There is an increasing interest in using trial presentation software to help persuade jurors in litigation of all types. Once considered the domain of the mega-firms with their billion-dollar clients, trial presentation technology has now trickled down to the point that it can be used in most any matter. The decision is no longer whether or not to use it, but how to get the most out of it, while staying within the budget. There are a few common options.

You may want to have an attorney handle it. At first glance, this appears to be a perfect match. Another attorney billing on the case, and they are already familiar with the exhibits and the case. From a client’s perspective, however, the billing rate is likely quite a bit higher than that of a trial technician, but even more importantly, it takes a great deal of time to manage the database, prepare exhibits and deposition clips, and present the evidence. If the assigned attorney has little else to do, it could work. If there are other “normal” trial responsibilities, adding a menu of tasks that require constant attention and maintenance may not be a good fit.

Another way to staff your trial presentation is to pull a paralegal and have them do it. However, as in the example above, chances are you’ve already assigned a full day’s workload on your paralegals, and unless you’re able to relieve them of all of their other chores during trial, burnout may be on the near horizon. It is not realistic to expect anyone to work two full-time jobs, and that is about what it amounts to.

Other considerations are familiarity with the software, protocols, and the case itself. Trial presentation software is not unlike many other specialized programs that unless you use them regularly, you are not really comfortable or familiar with the features. In trial, you don’t have time to search the Help Menu for solutions, or call for support when you have a problem. It’s all on you, and if you cannot make it work in a matter of seconds, you may find yourself using the hard copy exhibits.

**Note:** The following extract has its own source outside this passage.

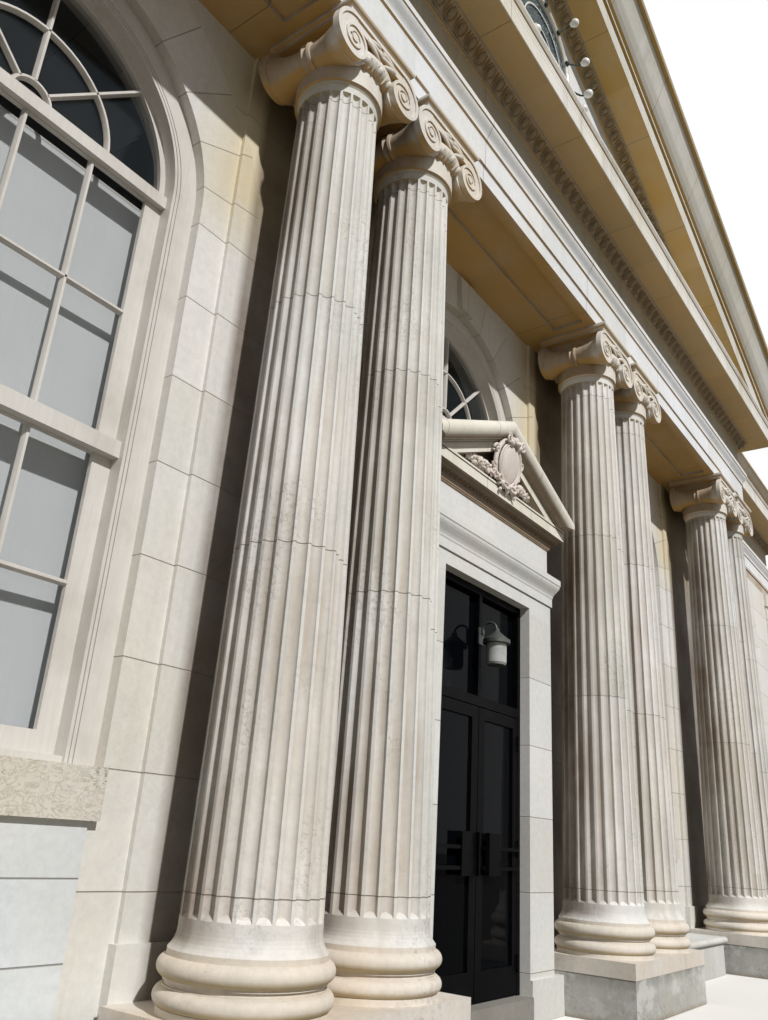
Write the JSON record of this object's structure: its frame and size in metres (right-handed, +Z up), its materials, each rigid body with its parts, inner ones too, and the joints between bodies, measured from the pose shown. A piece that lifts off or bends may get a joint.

Whether in-house or outsourced, a full-time trial presentation technician or consultant is generally going to be the best option available. Someone whose sole function is to ensure that every exhibit is accessible, and presented to the jury as needed. The more experience they have in this role, the better things will flow, and the trial presentation database should be their primary function. All other tasks should take secondary roles, as it often requires 14-16 hours per day or more during trial to keep everything rolling smoothly. Once counsel is finished preparing for the next day’s witnesses and retires for the evening, the trial tech goes to work, getting all exhibits and testimony ready to go, backing up the database, and adding new documents. They will also be familiar with the courtroom presentation equipment, and how to deal with the Court staff.

Although it may seem counter-intuitive to bring in someone who isn’t already familiar with your case, this can actually be one of the greatest assets of a consultant. It is true that they don’t know the case, or how you view things. Neither will your jurors, and if you have someone willing to share an objective “outsider’s” perspective, that’s the closest you can get to the mind of your jurors. Don’t expect (or ask) them to see it your way, and don’t attempt to convince them. You don’t need another pat on the back or a “yes-man.” Just ask for their feedback, and take advantage of any insight they have to offer.